AGATHON, poëte tragique et poëte comique (A), disciple de Prodicus[a] ; et de Socrate[b], est fort célèbre par sa beauté dans les Dialogues de Platon[c], où d’ailleurs on lui attribue un bon naturel [d]. Il y a quelques auteurs qui rapportent qu’il était fort honnête homme, et que sa table était magnifique[e]. Ils se fondent peut-être sur les festins qu’il donna après que sa première tragédie eut remporté la victoire[f], et qu’il eut été couronné en présence de plus de trente mille hommes [g], l’an 4 de la 90e. olympiade [h]. Platon suppose que les discours qu’il raconte sur la nature de l’amour, dans l’un de ses livres[i], furent tenus le jour d’après ce couronnement, au second festin qu’Agathon donna. Les pièces de ce poëte étaient si remplies d’antithèses, qu’il dit un jour à un homme qui les en voulait ôter : Vous ne prenez pas garde que vous arrachez Agathon à Agathon[j]. Il fut le mignon de Pausanias le Céramien, et il le suivit à la cour d’Archelaüs, roi de Macédoine[k]. Il se brouillait souvent avec lui ; mais c’était afin de lui procurer par la réconciliation un plaisir plus vif. C’est ainsi qu’il s’en expliqua à ce prince, qui lui demandait la cause de leurs fréquentes querelles, comme nous l’apprenons d’Élien, au chapitre XXI du second livre de son Histoire diverse. J’ai dit ailleurs[l] ce que l’on conte de la passion d’Euripide pour Agathon. La réponse de celui-là est mal rapportée dans les dictionnaires historiques (B). Il semble que le scoliaste d’Aristophane nous apprenne qu’Agathon mourut à la cour d’Archelaüs (C) : et l’on pourrait conclure des paroles d’Aristophane qu’il ne vivait plus lorsque la comédie des Grenouilles fut jouée (D), c’est-à-dire, l’an 3 de la 93e. olympiade [m]. Il ne nous reste d’Agathon que ce qu’on en trouve dans Aristote, dans Athénée, etc..., qui l’avaient cité. Ce sont d’assez belles sentences, et qui confirment ce que l’on a dit de sa passion pour les antithèses (E). J’en rapporterai un exemple où l’on verra une maxime de très-bon sens sur la tromperie des apparences (F).
- ↑ Vide inter Platonis opera ejus Dialogum, cui titulus Protagoras, pag. 220.

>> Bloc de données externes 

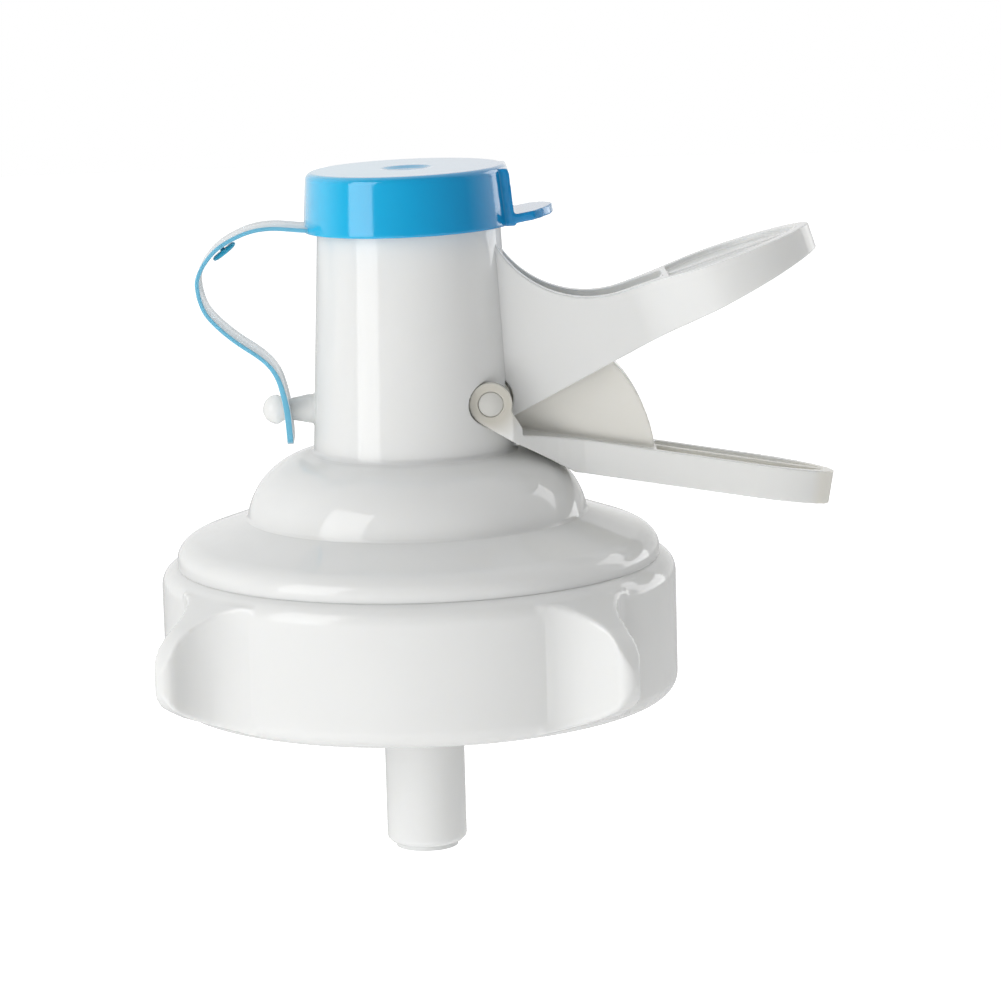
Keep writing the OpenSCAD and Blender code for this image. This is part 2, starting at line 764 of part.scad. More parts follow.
// Yoke from above: two arms that straddle the neck and close in to the tray
module yoke_plan() {
    difference() {
        for (s = [0, 1])
            mirror([0, s])
                polygon(concat(
                    [[pivot_x - boss_r, 0], [lever_root_x + 3, 0], [lever_root_x + 3, lever_w / 2]],
                    bulge([lever_root_x + 2.4, lever_w / 2], [pivot_x + boss_r, arm_out], 0.8, 6),
                    [[pivot_x - boss_r, arm_out]]));
        intersection() {
            circle(r = yoke_gap_r);
            square([2 * yoke_gap_r, 2 * arm_in], center = true);
        }
    }
}

module lever_side() {
    translate([pivot_x, pivot_z])
        circle(r = boss_r);
    polygon([arm_foot, root_low,
        [lever_reach, lever_top(lever_reach) - lever_depth],
        [lever_reach, lever_top(lever_reach)], [yoke_gap_r + 0.6, lever_top(yoke_gap_r + 0.6)],
        [pivot_x + 0.94 * boss_r, pivot_z - 0.34 * boss_r], [pivot_x, pivot_z]]);
}

// Sector web, hub and bar in the lever's middle plane
module web_side() {
    left = yoke_gap_r + 0.3;
    top = handle_low(left) + 1.8;
    start = asin((lever_top(30) - 0.6 - web_centre[1]) / web_r);
    polygon(concat([[left, lever_top(left) - 0.6]],
        arc(web_centre, web_r, start, 49, 12), [[left, top]]));
    polygon([[pivot_x, pivot_z - hub_r], [left + 0.5, lever_top(left) - 0.6], [left + 0.5, top],
        [pivot_x, pivot_z + hub_r]]);
}

module fork() {
    translate([pivot_x, 0, pivot_z])
        rotate([0, fork_tilt, 0])
            translate([-pivot_x, 0, 0]) {
                difference() {
                    translate([0, 0, -fork_t / 2])
                        cylinder(r = fork_out, h = fork_t);
                    translate([0, 0, -fork_t])
                        cylinder(r = fork_in, h = 2 * fork_t);
                    translate([-fork_back - 2 * fork_out, -fork_out, -fork_t])
                        cube([2 * fork_out, 2 * fork_out, 2 * fork_t]);
                }
                for (s = [-1, 1])
                    translate([0, s * (nub_in + fork_in + 0.4) / 2, 0])
                        rotate([90, 0, 0])
                            cylinder(r = nub_r, h = fork_in + 0.4 - nub_in, center = true);
            }
}

// One moulding: finger tray, yoke, sector web and the fork that reaches the crosshead
module squeeze_lever() {
    color(white)
        difference() {
            union() {
                difference() {
                    intersection() {
                        along_y(40)
                            lever_side();
                        union() {
                            linear_extrude(100)
                                yoke_plan();
                            lever_block()
                                lever_plan(0, lever_root_x);
                        }
                    }
                    // Only the arms rise above the lever's straight top edge
                    along_y(2 * arm_in)
                        polygon([[0, lever_top(0)], [lever_root_x + 3, lever_top(lever_root_x + 3)],
                            [lever_root_x + 3, mouth_z], [0, mouth_z]]);
                    // Troughs beside the tray's middle rib
                    intersection() {
                        along_y(2 * lever_w)
                            polygon([[tray_x, lever_top(tray_x) - lever_depth + tray_floor_t],
                                [lever_reach + 1, lever_top(lever_reach + 1) - lever_depth + tray_floor_t],
                                [lever_reach + 1, mouth_z], [tray_x, mouth_z]]);
                        lever_block()
                            difference() {
                                lever_plan(lever_wall, tray_x);
                                translate([0, -lever_wall / 2])
                                    square([100, lever_wall]);
                            }
                    }
                }
                along_y(web_t)
                    web_side();
                translate([pivot_x, 0, pivot_z])
                    rotate([90, 0, 0])
                        cylinder(r = hub_r, h = 2 * hub_half, center = true);
                fork();
            }
            translate([pivot_x, 0, pivot_z])
                rotate([90, 0, 0])
                    cylinder(r = pin_r + pin_play, h = 4 * arm_out, center = true);
        }
}

// Plain pin pressed into the neck
module pivot_pin() {
    color(steel)
        translate([pivot_x, 0, pivot_z])
            rotate([90, 0, 0])
                cylinder(r = pin_r, h = 2 * arm_out - 0.4, center = true);
}

// Soft cap with a pull tab; an inner ring plugs the mouth
module dust_cap() {
    color(blue) {
        difference() {
            union() {
                rotate_extrude()
                    polygon(concat(
                        [[0, cap_z], [cap_r, cap_z], [cap_top_r, cap_top - cap_edge]],
                        arc([cap_top_r - cap_edge, cap_top - cap_edge], cap_edge, 10, 90, 6),
                        [[3.2, cap_top], [2, cap_top - 0.35], [0, cap_top - 0.35]]));
                // Pull tab with a round end, on a flat pad
                translate([cap_r - 2, 0, cap_z])
                    rotate([0, -tab_slope, 0])
                        intersection() {
                            translate([0, -tab_w / 2, 0])
                                cube([tab_reach + 2, tab_w, tab_t]);
                            cylinder(r = tab_reach + 2, h = tab_t);
                        }
                along_y(tab_w)
                    polygon([[cap_bore_r - 2, cap_z], [cap_r, cap_z], [cap_top_r, cap_top - cap_edge],
                        [cap_top_r - 0.3 * cap_edge, cap_top - 0.3 * cap_edge],
                        [cap_bore_r - 2, cap_top - 0.3 * cap_edge]]);
            }
            translate([0, 0, cap_z - 1])
                cylinder(r = cap_bore_r, h = mouth_z + slip - cap_z + 1);
        }
        washer(bore_r - slip, bore_r - 1.1, mouth_z - 1.8, 2);
    }
}

// Middle line of the tether, from the cap's rim down past the peg, in the XZ plane
strap_route = [[0, 0], [-2.09, 0.22], [-3.61, 0.35], [-5.2, 0.27], [-6.81, -0.06], [-8.47, -0.72],
    [-10.02, -1.57], [-10.99, -2.34], [-11.79, -3.22], [-12.46, -4.18], [-12.93, -5.16],
    [-13.18, -6.07], [-13.13, -6.89], [-13.03, -7.68], [-12.8, -8.57], [-12.45, -9.52],
    [-11.85, -10.46], [-11.07, -11.33], [-10.24, -12.15], [-9.33, -12.94], [-8.29, -13.76],
    [-7.25, -14.48], [-6.21, -15.2], [-5.32, -15.93], [-4.6, -16.68], [-4.04, -17.48],
    [-3.6, -18.38], [-3.29, -19.38], [-3.02, -20.48], [-2.83, -21.48], [-2.67, -22.48],
    [-2.56, -23.87], [-2.47, -25.17], [-2.44, -26.42]];
peg_point = 30;      // the point of the route that hangs on the peg
end_point = 24;      // the strap thickens from here to the peg
// Thin strap that starts on the cap's side; its hole hangs on the peg's waist
module tether_strap() {
    start = [-cap_r, cap_z + strap_t / 2];
    foot_x = -neck_r(peg_z) - strap_x;
    reach = strap_route[peg_point];
    n = len(strap_route);
    way = [for (p = strap_route)
        start + [p[0] * (foot_x - start[0]) / reach[0], p[1] * (peg_z - start[1]) / reach[1]]];
    side = [for (i = [0:n - 1])
        let (d = way[min(i + 1, n - 1)] - way[max(i - 1, 0)],
            share = min(1, max(0, (i - end_point) / (peg_point - end_point))),
            t = strap_t + (strap_end_t - strap_t) * share)
        [-d[1], d[0]] / norm(d) * t / 2];
    color(strap_blue)
        difference() {
            along_y(strap_w)
                polygon(concat(
                    [[start[0] + cap_wall, cap_z + strap_t]],
                    [for (i = [0:n - 1]) way[i] + side[i]],
                    [for (i = [n - 1:-1:0]) way[i] - side[i]],
                    [[start[0] + cap_wall, cap_z]]));
            // The cap's drafted side
            translate([0, 0, cap_z])
                cylinder(r1 = cap_r, r2 = cap_top_r, h = cap_h - cap_edge);
            translate([foot_x, 0, peg_z])
                rotate([0, 90, 0])
                    cylinder(r = peg_waist_r + slip, h = 4 * strap_t, center = true);
        }
}

collar_nut();
neck_gasket();
clamp_ring();
spout_body();
valve_cage();
spring_washer();
return_spring();
valve_stem();
valve_disc();
stem_o_ring();
valve_seal();
seal_retainer();
stem_crosshead();
stem_clip();
vent_ball();
vent_end_plug();
squeeze_lever();
pivot_pin();
dust_cap();
tether_strap();
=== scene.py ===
# Looks of a squeeze spigot for a water jug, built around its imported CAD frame.
# Shapes are drawn in millimetres and scaled to metres when a piece is finished.
import math

import bmesh
import bpy
import numpy as np
from mathutils import Matrix, Vector


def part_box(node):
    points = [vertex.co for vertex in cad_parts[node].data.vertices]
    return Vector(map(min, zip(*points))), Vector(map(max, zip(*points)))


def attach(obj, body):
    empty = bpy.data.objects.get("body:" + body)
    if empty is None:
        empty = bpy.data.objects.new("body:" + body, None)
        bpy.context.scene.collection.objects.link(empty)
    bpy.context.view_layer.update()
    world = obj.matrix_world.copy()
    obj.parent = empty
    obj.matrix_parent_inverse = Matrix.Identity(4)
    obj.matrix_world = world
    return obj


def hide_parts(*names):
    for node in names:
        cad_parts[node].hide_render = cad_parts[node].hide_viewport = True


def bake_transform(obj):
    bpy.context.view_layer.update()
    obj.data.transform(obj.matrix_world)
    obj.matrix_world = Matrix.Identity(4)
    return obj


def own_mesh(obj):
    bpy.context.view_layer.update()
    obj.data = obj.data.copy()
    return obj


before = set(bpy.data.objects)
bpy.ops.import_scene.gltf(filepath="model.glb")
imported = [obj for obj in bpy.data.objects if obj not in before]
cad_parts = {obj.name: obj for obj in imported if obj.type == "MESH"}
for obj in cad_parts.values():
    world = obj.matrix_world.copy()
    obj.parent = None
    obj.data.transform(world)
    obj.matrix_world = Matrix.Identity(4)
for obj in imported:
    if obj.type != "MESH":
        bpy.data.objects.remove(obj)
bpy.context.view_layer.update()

MM = 0.001
# Sides of the large and the small turned forms
SEGMENTS, SMALL_SEGMENTS = 256, 96
# Most faces of a moulded skin; most of them have four sides
MOST_FACES = 98_000


# Sizes in millimetres, close to those of the CAD solids

COLLAR_R, COLLAR_H, COLLAR_EDGE = 32.0, 17.4, 2.3
# The ring below the dome, and the round shoulder that it starts with
RING_Z, RING_TOP, RING_R = 17.5, 23.1, 30.0
SHOULDER_W, SHOULDER_H, SHOULDER_LOW = 4.4, 2.9, 0.7
DOME_R, DOME_TOP, DOME_BULGE = 21.1, 31.0, 1.93
RING_FOOT, SKIRT_IN, SKIRT_OUT, SKIRT_LOW = 17.38, 21.6, 24.2, 12.0
NECK_LOW, NECK_HIGH, NECK_BORE, NECK_FILLET = 12.6, 11.3, 9.4, 0.5
CAP_Z, MOUTH_Z, MOUTH_EDGE = 58.6, 64.4, 0.6
# Where the lever turns, as (x, z), and the boss and arms round it
PIVOT = (9.33, 37.6)
BOSS_R, ARM_IN, ARM_OUT = 2.65, 8.248, 9.448
HUB_R, HUB_HALF, POCKET_PLAY = 2.85, 4.8, 0.06
ROOT_LOW = (19.6, 28.138)
# The fixed handle: two side plates, then the paddle
HANDLE_START, HANDLE_REACH, HANDLE_HALF, HANDLE_WALL = 10.3, 50.15, 4.5, 1.3
PADDLE_START, PADDLE_MID, PADDLE_HALF = 26.5, 37.5, 8.2
CHANNEL_HALF, CHANNEL_END, END_WALL = 2.9, 31.03, 0.7
RECESS, FLOOR_T, TOP_SLOPE, LOW_SLOPE = 0.6, 1.6, 17.7, 27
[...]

- ↑ Scholiastes Aristophanis in Ranas, act. I, scen. II.
- ↑ Plato in Protagorâ, pag. 220, et in Convivio, pag. 1175.
- ↑ Plato in Protagorâ, pag. 220.
- ↑ Ἀγαθὸς τὸν τρόπον καὶ τὴν τρἀπεζαν λαμπρός. Moribus bonis, et mensâ lautus. Scholtiast. Aristoph. in Ranas, act. I, sc. II. Voyez aussi Suidas in Ἀγάθως.
- ↑ Plato in Convivio, init., pag. 1174.
- ↑ Id. ibid., pag. 1176.
- ↑ Voyez Athénée, liv. V, pag. 217 ; et Casaubon sur Athen., pag. 379.
- ↑ Dans son Convivium.
- ↑ Ælian Var. Histor., lib. XIV, cap. XIII. Voyez aussi Athénée, lib. V, p. 187.
- ↑ Plato in Protagorâ, pag. 220 ; Athen., lib. V, pag. 216 ; Maximus Tyrias, Sermon. X, pag. 106 ; Æliani Var. Hist. lib. II, cap. XXI.
- ↑ Dans la remarque (O) de l’article Euripide. Voyez aussi Scholiast. in Ranas Aristophanis, act. I, scen. II.
- ↑ Voyez Samuel. Petiti Miscell., lib. I, cap. XIV, pag. 50.